秀逸な技法のリング
今回は修理でお預かりしたリングについてのお話です、残念ながら今はこんなリングをつくれる職人はほとんどいなくなりました、時代のながれと言えばそれまでですが、こんなに腕のいい職人が戦後の日本を支えていてくれたんだな~と、つくづく感心させられます。

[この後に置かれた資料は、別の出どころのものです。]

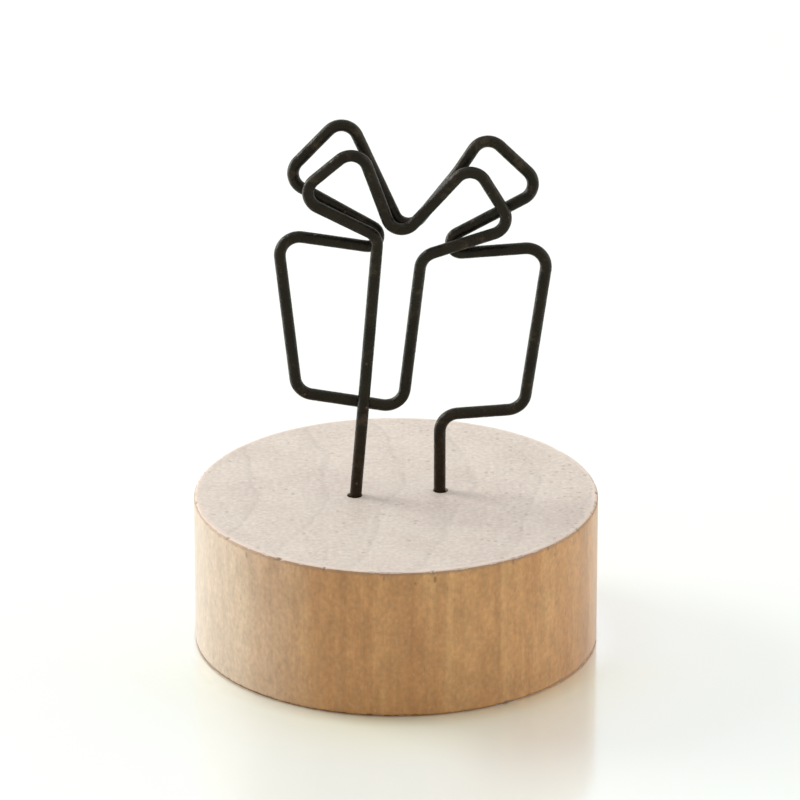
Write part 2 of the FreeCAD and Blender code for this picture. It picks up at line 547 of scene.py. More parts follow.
@dataclass(frozen=True)
class EndGrain:
    """Fine-sanded end grain of the block's flat faces. Places are in millimetres."""

    pale: Colour = (0.70, 0.615, 0.53)
    rosy: Colour = (0.65, 0.555, 0.485)
    pore: Colour = (0.36, 0.28, 0.21)
    light: Colour = (0.84, 0.77, 0.69)
    # Pale pinkish colour just inside the top's rim: painted highlight on the rim
    edge: Colour = (0.80, 0.66, 0.56)
    bruise: Colour = (0.22, 0.12, 0.065)
    blush: Cloud = Cloud(0.13, 5.0, 0.65, span=Fade(0.36, 0.64))
    mottle: Drift = Drift(0.5, 0.1)
    grit: Drift = Drift(1.7, 0.5)
    line_tone: float = 0.055
    late_tone: float = 0.03
    open_side: Fade = Fade(8.0, 22.0)
    open_late: float = 0.45
    open_early: float = 0.1
    pores: Specks = Specks(scale=1.25, size=0.38, share=0.04, strength=0.8)
    fine_pores: Specks = Specks(scale=2.4, size=0.4, share=0.16, strength=0.35)
    bright_cells: Specks = Specks(scale=1.6, size=0.42, share=0.2, strength=0.3, shift=(5.0, 2.0, 0.0))
    pore_share: float = 0.5
    highlight_noise: Cloud = Cloud(1.3, 3.0, 0.6)
    highlight_wander: float = 0.7
    highlight_reach: Fade = Fade(24.1, 24.6, 0.0, 0.65)
    sanding: Cloud = Cloud(2.4, 4.0, 0.6)
    relief_depth: float = 0.03 * MM
    roughness: float = 0.5

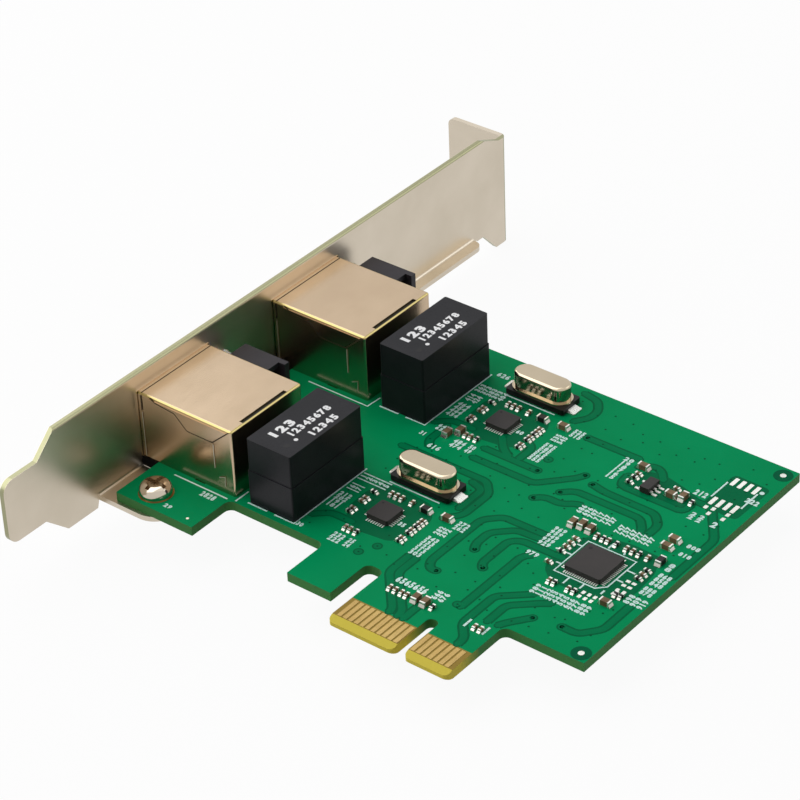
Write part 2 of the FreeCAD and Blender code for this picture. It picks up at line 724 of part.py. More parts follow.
# Spring wires: a pin through the board, a run along the socket floor, and a leaf folded back up.
def make_wires(port):
    half = number("wire_thickness/2")
    floor = number("socket_floor + wire_lift")
    upper = floor + 2*half
    fold = number("wire_fold")
    tip = number("wire_tip")
    tip_height = number("wire_tip_height")
    lowest = -number("board_thickness + pin_below")
    width = number("wire_width")
    wires = []
    for x, y in wire_places(port):
        profile = [
            (fold, floor), (x - half, floor), (x - half, lowest), (x + half, lowest),
            (x + half, upper), (fold + 5*half, upper), (tip, tip_height), (tip, tip_height + 2*half),
            (fold, upper + half),
        ]
        wires.append(drawn_out(profile, y - width/2, width))
    keep(group(f"jack_wires_{port + 1}", wires), f"jack_wires_{port + 1}")


# Lamp holder: a block with two bores, and two side walls behind it that guard the bent leads.
def make_lamp_holder(port):
    shift = port_shift(port)
    near_side = f"jack_near + jack_width + holder_gap + {shift}"
    middle = lamp_middle(port)
    body = block(f"holder_body_{port}", ("holder_front", near_side, "0"),
                 ("holder_wall_end - holder_front", "holder_width", "holder_height"))
    recess = block(f"holder_recess_{port}",
                   ("holder_back", f"{near_side} + holder_wall", "-holder_wall"),
                   ("holder_wall_end", "holder_width - 2*holder_wall", "holder_height + 2*holder_wall"))
    bores = []
    for level in ("lamp_low", "lamp_high"):
        bores.append(rod(f"holder_bore_{level}_{port}", ("0", middle, level),
                         "lamp_radius + lamp_fit", "lamp_back + lamp_fit", "x"))
        bores.append(block(f"holder_channel_{level}_{port}",
                           ("lamp_back", f"{middle} - lead_spread/2 - lead_channel/2",
                            f"{level} - lead_channel/2"),
                           ("holder_back", "lead_spread + lead_channel", "lead_channel")))
    hollow = joined(f"holder_hollow_{port}", [recess] + bores)
    shell = less(f"holder_shell_{port}", body, [hollow])
    roof = block(f"holder_roof_{port}", ("holder_back", near_side, "holder_height - holder_roof"),
                 ("holder_roof_end - holder_back", "holder_width", "holder_roof"))
    keep(joined(f"lamp_holder_{port + 1}", [shell, roof]), f"lamp_holder_{port + 1}")


# Two clear lamps with round noses, seen in the bracket's holes.
def make_lamps(port):
    radius = number("lamp_radius")
    nose = -number("lamp_nose")
    back = number("lamp_back")
    y = number(lamp_middle(port))
    along = FreeCAD.Vector(1, 0, 0)
    lamps = []
    for level in (number("lamp_low"), number("lamp_high")):
        start = FreeCAD.Vector(nose + radius, y, level)
        barrel = Part.makeCylinder(radius, back - nose - radius, start, along)
        dome = Part.makeSphere(radius, start)
        lamps.append(barrel.fuse(dome).removeSplitter())
    keep(group(f"lamps_{port + 1}", lamps), f"lamps_{port + 1}")


def make_lamp_leads(port):
    wire = number("lead_thickness")
    back = number("lamp_back")
    lowest = -number("board_thickness + pin_below")
    levels = [number("lamp_low")]*2 + [number("lamp_high")]*2
    leads = []
    for (x, y), level in zip(lead_places(port), levels):
        profile = [
            (back, level - wire/2), (x - wire/2, level - wire/2), (x - wire/2, lowest),
            (x + wire/2, lowest), (x + wire/2, level + wire/2), (back, level + wire/2),
        ]
        leads.append(drawn_out(profile, y - wire/2, wire))
    keep(group(f"lamp_leads_{port + 1}", leads), f"lamp_leads_{port + 1}")


# Transformer: a base and a cover that meet at a seam, and two rows of pins.
def make_transformer(port):
    shift = f"{port}*transformer_pitch"
    base = block(f"transformer_base_block_{port}",
                 ("transformer_left", f"transformer_near + {shift}", "0"),
                 ("transformer_length", "transformer_width", "transformer_seam"))
    keep(round_edges(f"transformer_base_{port + 1}", base, "z", "case_round", lambda middle: True),
         f"transformer_base_{port + 1}")
    cover = block(f"transformer_cover_block_{port}",
                  ("transformer_left + cover_step", f"transformer_near + cover_step + {shift}",
                   "transformer_seam"),
                  ("transformer_length - 2*cover_step", "transformer_width - 2*cover_step",
                   "transformer_height - transformer_seam"))
    keep(round_edges(f"transformer_cover_{port + 1}", cover, "z", "case_round", lambda middle: True),
         f"transformer_cover_{port + 1}")
    lowest = number("board_thickness + pin_below")
    pins = [Part.makeCylinder(number("transformer_pin_radius"), lowest, FreeCAD.Vector(x, y, -lowest))
            for x, y in transformer_pin_places(port)]
    keep(group(f"transformer_pins_{port + 1}", pins), f"transformer_pins_{port + 1}")


# Crystal: a pressed can with a rim, on a flat insulating base with a terminal at each end.
def make_crystal(port):
    x = f"crystal_x + {port}*crystal_far_step"
    y = f"crystal_y + {port}*crystal_pitch"
    base_low = "terminal_thickness"
    base_top = f"{base_low} + crystal_base_height"

    def slab(name, length, width, low, height, radius):
        box = block(f"{name}_{port}", (f"{x} - ({length})/2", f"{y} - ({width})/2", low),
                    (length, width, height))
        return round_edges(f"{name}_round_{port}", box, "z", radius, lambda middle: True)

    base = slab("crystal_base_slab", "crystal_base_length", "crystal_base_width", base_low,
                "crystal_base_height", "crystal_base_round")
    keep(base, f"crystal_base_{port + 1}")
    rim_length = "crystal_base_length - 2*crystal_rim_inset"
    rim_width = "crystal_base_width - 2*crystal_rim_inset"
    rim = slab("crystal_rim", rim_length, rim_width, base_top, "crystal_rim_height",
               f"({rim_width})*0.49")
    can = slab("crystal_can_wall", "crystal_can_length", "crystal_can_width", base_top,
               f"crystal_height - ({base_top})", "crystal_can_width*0.49")
    doc.recompute()
    top = number("crystal_height")
    crown = doc.addObject("Part::Fillet", f"crystal_crown_{port}")
    crown.Base = can
    soft = number("crystal_can_round")
    crown.Edges = [(index, soft, soft) for index, edge in enumerate(can.Shape.Edges, 1)
                   if near(edge.BoundBox.ZMin, top)]
    keep(joined(f"crystal_can_{port + 1}", [rim, crown]), f"crystal_can_{port + 1}")
    half = number("crystal_base_length/2")
    reach = number("terminal_reach")
    width = number("terminal_width")
    centre_x = number(x)
    centre_y = number(y)
    terminals = []
    for side in (-1, 1):
        start = centre_x + side*half - (reach if side < 0 else reach)
        terminals.append(solid_box(start, centre_y - width/2, 0, 2*reach, width,
                                   number("terminal_thickness")))
    keep(group(f"crystal_terminals_{port + 1}", terminals), f"crystal_terminals_{port + 1}")


# Flat square chip with a row of pads along each side.
def make_chip(label, centre_x, centre_y, side, pads_per_side, pitch):
    body = block(label + "_block",
                 (f"{centre_x} - {side}/2", f"{centre_y} - {side}/2", "chip_lift"),
                 (side, side, "chip_height - chip_lift"))
    rounded = round_edges(label + "_rounded", body, "z", "chip_corner", lambda middle: True)
    keep(rounded, label)
    x = number(centre_x)
    y = number(centre_y)
    half = number(f"{side}/2")
    step = number(pitch)
    width = number("chip_pad_width")
    inside = number("chip_pad_inside")
    length = inside + number("chip_pad_outside")
    height = number("chip_lift")
    pads = []
    for index in range(pads_per_side):
        along = (index - (pads_per_side - 1)/2)*step - width/2
        pads.append(solid_box(x + half - inside, y + along, 0, length, width, height))
        pads.append(solid_box(x - half + inside - length, y + along, 0, length, width, height))
        pads.append(solid_box(x + along, y + half - inside, 0, width, length, height))
        pads.append(solid_box(x + along, y - half + inside - length, 0, width, length, height))
    keep(group(label + "_pads", pads), label + "_pads")


def make_regulator():
    body = block("regulator",
                 ("regulator_x - regulator_length/2", "regulator_y - regulator_width/2", "regulator_lift"),
                 ("regulator_length", "regulator_width", "regulator_height - regulator_lift"))
    keep(body, "regulator")
    thickness = number("regulator_lead_thickness")
    width = number("regulator_lead_width")
    reach = number("regulator_lead_reach")
    rise = number("regulator_lead_exit")
    leads = []
    for side, rows in ((1, (-1, 0, 1)), (-1, (-1, 1))):
        wall = number("regulator_x") + side*number("regulator_length/2")
        knee = wall + side*reach/3
        foot = wall + side*reach
        profile = [
            (wall, rise), (knee, rise), (knee, thickness), (foot, thickness), (foot, 0),
            (knee - side*thickness, 0), (knee - side*thickness, rise - thickness),
            (wall, rise - thickness),
        ]
        for row in rows:
            y = number("regulator_y") + row*number("regulator_lead_pitch") - width/2
            leads.append(drawn_out(profile, y, width))
    keep(group("regulator_leads", leads), "regulator_leads")


# Capacitors and resistors: a body between two metal ends. Bodies and ends go to their own nodes.
def make_small_parts():
    far_chip = "port_chip_y + channel_pitch"
    spots = [
        ("port_chip_x", "port_chip_y", CAPACITORS_AT_PORT_CHIP, "capacitor", "small"),
        ("port_chip_x", "port_chip_y", RESISTORS_AT_PORT_CHIP, "resistor", "small"),
        ("port_chip_x", "port_chip_y", LARGE_CAPACITORS_AT_PORT_CHIP, "capacitor", "large"),
        ("port_chip_x", "port_chip_y", LARGE_RESISTORS_AT_PORT_CHIP, "resistor", "large"),
        ("port_chip_x", far_chip, CAPACITORS_AT_PORT_CHIP, "capacitor", "small"),
        ("port_chip_x", far_chip, RESISTORS_AT_PORT_CHIP, "resistor", "small"),
        ("port_chip_x", far_chip, LARGE_CAPACITORS_AT_PORT_CHIP, "capacitor", "large"),
        ("port_chip_x", far_chip, LARGE_RESISTORS_AT_PORT_CHIP, "resistor", "large"),
        ("port_chip_x", far_chip, LARGE_CAPACITORS_BEHIND_FAR_CHIP, "capacitor", "large"),
        ("main_chip_x", "main_chip_y", CAPACITORS_AT_MAIN_CHIP, "capacitor", "small"),
        ("main_chip_x", "main_chip_y", RESISTORS_AT_MAIN_CHIP, "resistor", "small"),
        ("main_chip_x", "main_chip_y", LARGE_CAPACITORS_AT_MAIN_CHIP, "capacitor", "large"),
        ("main_chip_x", "main_chip_y", LARGE_RESISTORS_AT_MAIN_CHIP, "resistor", "large"),
        ("regulator_x", "regulator_y", CAPACITORS_AT_REGULATOR, "capacitor", "small"),
        ("regulator_x", "regulator_y", RESISTORS_AT_REGULATOR, "resistor", "small"),
        ("regulator_x", "regulator_y", LARGE_CAPACITORS_AT_REGULATOR, "capacitor", "large"),
        ("key_centre", "finger_top", CAPACITORS_AT_FINGERS, "capacitor", "small"),
        ("key_centre", "finger_top", RESISTORS_AT_FINGERS, "resistor", "small"),
        ("key_centre", "finger_top", LARGE_CAPACITORS_AT_FINGERS, "capacitor", "large"),
    ]
    solids = {"capacitor": [], "resistor": [], "end": []}
    end = number("part_end_length")
    for anchor_x, anchor_y, steps, kind, scale in spots:
        length = number(f"{scale}_part_length")
        width = number(f"{scale}_part_width")
        height = number(f"{scale}_part_height")
        for step_x, step_y, way in steps:
            x = number(anchor_x) + step_x
            y = number(anchor_y) + step_y
            # Each stretch is its start along the part, its run, and what it is.
            stretches = [(-length/2, end, "end"), (end - length/2, length - 2*end, kind),
                         (length/2 - end, end, "end")]
            for start, run, what in stretches:
                if way == "x":
                    solid = solid_box(x + start, y - width/2, 0, run, width, height)
                else:
                    solid = solid_box(x - width/2, y + start, 0, width, run, height)
                solids[what].append(solid)
    keep(group("chip_capacitors", solids["capacitor"]), "chip_capacitors")
    keep(group("chip_resistors", solids["resistor"]), "chip_resistors")
    keep(group("small_part_ends", solids["end"]), "small_part_ends")


make_board()
make_fingers()
make_bracket()
make_screw()
for port in PORTS:
    make_shield(port)
    make_housing(port)
    make_wires(port)
    make_lamp_holder(port)
    make_lamps(port)
    make_lamp_leads(port)
    make_transformer(port)
    make_crystal(port)
    make_chip(f"port_chip_{port + 1}", "port_chip_x", f"(port_chip_y + {port}*channel_pitch)",
              "port_chip_side", PORT_CHIP_PADS, "port_chip_pad_pitch")
make_chip("main_chip", "main_chip_x", "main_chip_y", "main_chip_side", MAIN_CHIP_PADS,
          "main_chip_pad_pitch")
make_regulator()
make_small_parts()
doc.recompute()

for thing in doc.Objects:
    if "Invalid" in thing.State or "Error" in thing.State:
        raise RuntimeError(f"{thing.Label} failed to build: {thing.State}")
for node in nodes:
    if node.Shape.isNull() or not node.Shape.isValid():
        raise RuntimeError(f"{node.Label} has no valid shape")

os.makedirs("parts", exist_ok=True)
for node in nodes:
    node.Shape.exportStep(f"parts/{node.Label}.step")
    solids = len(node.Shape.Solids)
    print(f"{node.Label}: {solids} solid(s), {node.Shape.Volume:.1f} cubic millimetres")
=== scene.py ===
# %% [markdown]
# # A network interface card
# The card is a green circuit board on a tall metal bracket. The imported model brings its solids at
# their real size. This lesson gives each of them a finish, and adds what is too thin or too small
# for a solid: the conductors under the green lacquer, the white print, and the solder.
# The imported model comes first, because every place below is measured on it.

# %% Load the frame
import math
import random

import bmesh
import bpy
from mathutils import Matrix, Vector


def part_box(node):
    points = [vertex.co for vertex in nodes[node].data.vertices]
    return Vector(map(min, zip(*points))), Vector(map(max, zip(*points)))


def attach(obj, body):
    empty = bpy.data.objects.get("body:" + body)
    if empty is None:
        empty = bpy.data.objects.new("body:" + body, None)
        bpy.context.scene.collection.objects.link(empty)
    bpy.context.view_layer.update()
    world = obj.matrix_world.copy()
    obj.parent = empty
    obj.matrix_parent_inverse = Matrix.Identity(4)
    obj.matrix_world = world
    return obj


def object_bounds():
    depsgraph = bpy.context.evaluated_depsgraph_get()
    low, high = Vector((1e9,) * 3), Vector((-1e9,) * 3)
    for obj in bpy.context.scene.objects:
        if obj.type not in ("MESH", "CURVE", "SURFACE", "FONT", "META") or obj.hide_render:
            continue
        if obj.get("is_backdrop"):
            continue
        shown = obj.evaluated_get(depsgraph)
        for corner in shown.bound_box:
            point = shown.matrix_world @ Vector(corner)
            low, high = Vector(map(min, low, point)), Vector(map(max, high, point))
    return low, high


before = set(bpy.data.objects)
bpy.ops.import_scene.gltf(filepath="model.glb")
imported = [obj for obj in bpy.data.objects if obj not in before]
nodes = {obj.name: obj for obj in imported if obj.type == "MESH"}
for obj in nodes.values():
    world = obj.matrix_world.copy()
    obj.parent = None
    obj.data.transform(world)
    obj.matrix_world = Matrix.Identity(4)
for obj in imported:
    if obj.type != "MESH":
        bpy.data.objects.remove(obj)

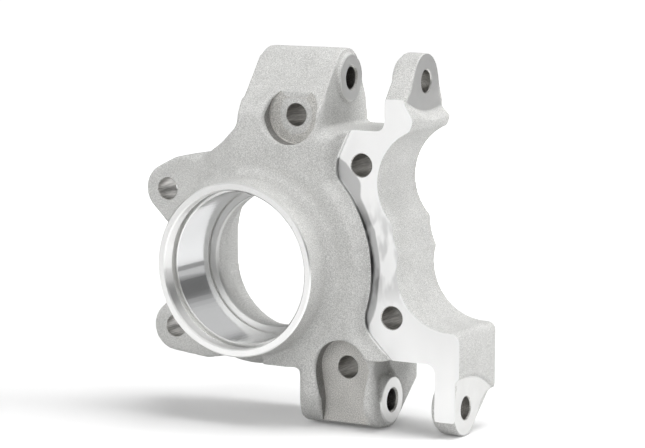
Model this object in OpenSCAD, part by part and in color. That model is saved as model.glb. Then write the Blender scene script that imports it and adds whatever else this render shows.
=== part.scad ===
/* [Bearing bore] */
// Diameter of the bearing seat
seat_d = 85; // [82:0.5:86]
// Length of the bearing seat
seat_length = 35.6; // [30:0.2:38]
// Diameter of the open mouth in front of the seat
mouth_d = 88.4; // [87:0.2:90]
// Diameter of the retaining ring groove
groove_d = 92.4; // [90.5:0.2:93]
// Width of the retaining ring groove
groove_width = 2.6; // [1.6:0.1:3.4]
// Diameter inside the shoulder behind the seat
shoulder_d = 76.4; // [70:0.2:78]
// Thickness of the machined shoulder
shoulder_depth = 3.5; // [2.5:0.1:5]
// Diameter of the cast passage behind the shoulder
passage_d = 79; // [77:0.5:80]
// Height by which the passage is drawn out at the back
passage_stretch = 14; // [6:1:18]

/* [Housing] */
// Outer diameter of the bearing ring at its front face
ring_d = 97; // [95:0.5:100]
// Distance from the caliper face forward to the ring face
ring_reach = 28.5; // [26:0.5:32]
// Outward draft of the ring wall, in degrees
ring_draft = 5; // [1:0.5:7]
// Outer diameter of the housing body
body_d = 112.5; // [111:0.5:118]
// Radius of the shoulder wall beside the caliper face
crescent_r = 71.2; // [69:0.2:73]
// Distance by which the body stands proud of the caliper face
body_proud = 9; // [7:0.5:11]
// Depth of the casting behind the caliper face
back_depth = 48.5; // [46:0.5:52]
// Depth of the housing's flat back ring behind the caliper face
housing_depth = 46.5; // [44:0.5:48]
// Diameter of the flat cut into the back around the passage
back_ring_d = 104; // [98:1:110]
// Radius of the hollow fillet between ring and body
ring_fillet = 8; // [5:0.5:9]
// Radius of the rounded front edges of the crescent and of both shoulders
crescent_round = 8; // [4:0.5:8.5]

/* [Suspension eyes] */
// Diameter of the bolt holes
bolt_hole_d = 12.4; // [10:0.2:13]
// Radius of the rounded ends of the lugs
eye_r = 15.5; // [14:0.5:16.5]
// Distance of the upper bolt axis behind the caliper face
upper_y = 27.1; // [25:0.1:29]
// Height of the upper bolt axis above the bore axis
upper_z = 104.5; // [102:0.5:108]
// Distance of the lower bolt axis behind the caliper face
lower_y = 14.4; // [13:0.1:16]
// Depth of the lower bolt axis below the bore axis
lower_z = 72.4; // [70:0.2:76]
// Thickness of the outer ears without their pads
ear_t = 12.2; // [10:0.2:13]
// Clear width between the pads of the upper clevis
upper_gap = 31.2; // [29:0.2:33]
// Clear width between the pads of the lower clevis
lower_gap = 30; // [28:0.2:32]
// Depth of the threaded bolt holes in the inner lugs
thread_depth = 30; // [20:1:34]
// Diameter of the machined pads round the bolt holes
pad_d = 26; // [22:0.5:28]
// Height of the pads over the cast sides of lugs and ears
pad_height = 2.6; // [1:0.2:5]

/* [Upper lug] */
// Position of the upper lug's left side
upper_lug_x = -8.5; // [-12:0.5:-5]
// Position of the pad face on the upper lug
upper_pad_x = 44.2; // [42:0.2:46]
// Height of the upper clevis floor
upper_floor_z = 78.3; // [76:0.5:80]
// Slope of the front flanks, in degrees from the vertical
front_flank = 39; // [36:1:44]
// Slope of the upper back flanks, in degrees from the vertical
back_flank = 22.6; // [18:0.2:26]
// Rise of the lug's top over the ear's top
lug_rise = 1.2; // [0:0.2:3]
// Sideways draft of the lug's side from its top to the clevis floor
side_draft = 2.6; // [1:0.2:4]
// Step by which the lug's base is wider than its top
base_step = 1.5; // [0.5:0.1:3]
// Height of that step
base_z = 93; // [90:0.5:97]
// Sideways position of the upper mounting hole
upper_hole_x = 23.2; // [21:0.2:25]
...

正面から見ると、昔おばあちゃんが指にはめていたようなリングのデザインです。石はメキシコオパールで、これも昭和の30年代ぐらいに全盛だった宝石です、ちょうどアンティークと古臭いの分かれ目に位置するこのデザインですが、特筆すべきはその裏側
「千本透かし」と呼ばれた技法は、細い糸鋸で鉄格子のように一本づつ切り抜いてあります、さらにその上にはダイヤの石座をこれまた板状のプラチナから糸鋸とヤスリで削り出してあります、もちろん似たようなデザインを現代でも作れないことはないのですが、ここまで精緻につくるには、当時であれば地金を溶かして固めて伸ばして削って、気が遠くなるような作業の繰り返しが必要だったはずです。こんなことが出来る職人さんから見れば、私たちの仕事はママゴト遊びぐらいかもしれません、現代は日本の輝かしい伝統が少しずつ消えてゆこうとしています、なんとか残していくためには、私もふくめてお客様が、見る目を磨き、すばらしい技術や製作過程についての価値を認めて、理解していただき、少し高価であっても国産の商品を買っていただき、大切に語り継ぐことが一番の救いだと思っています。